Cite as: http://hdl.handle.net/11858/00-001M-0000-0010-B23D-9
Abstract
Based on previous observations that metrical regularities of a given language influence auditory language processing in general and syntactic processing in particular (Schmidt-Kassow & Kotz, 2006), we further investigated the interaction of metrical and syntactic processing. Rather than listening to metrical errors, participants had to detect metrically deviant, but possible syllable stress patterns in a metrically predictable sentence context. In addition, we tested syntactically deviant, metrically and syntactically deviant and metrically and syntactically correct sentences. All sentences included two syllabic words (first syllable stress). Metrically deviant sentences included a tri-syllabic verb with second syllable stress.

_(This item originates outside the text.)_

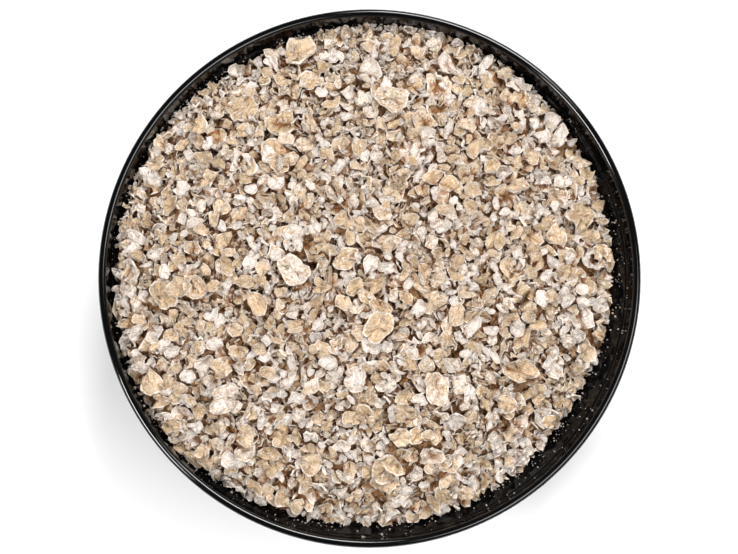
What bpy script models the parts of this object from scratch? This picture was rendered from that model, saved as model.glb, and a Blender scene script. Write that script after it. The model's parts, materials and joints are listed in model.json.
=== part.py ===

Syntactic deviation was induced by a morphological inflectional error in the critical verb (syllable stress correct) and a double violation contained a metrically and syntactically deviant verb. Results from a metric judgment task show a P600 elicited by all three deviation types. In a syntactic judgment task only the syntactic and double deviation elicited a P600. Comparable to our previous results, metric deviations elicit a P600, especially when attention is directed towards the deviation. These data underline the importance of metrical information during auditory language processing and suggest that the P600 is not syntax specific. The data will be discussed with regard to a language processing model (Friederici & Kotz, 2003) and extended by suggestions from the Dynamic Attention Theory of Large and Jones (1999).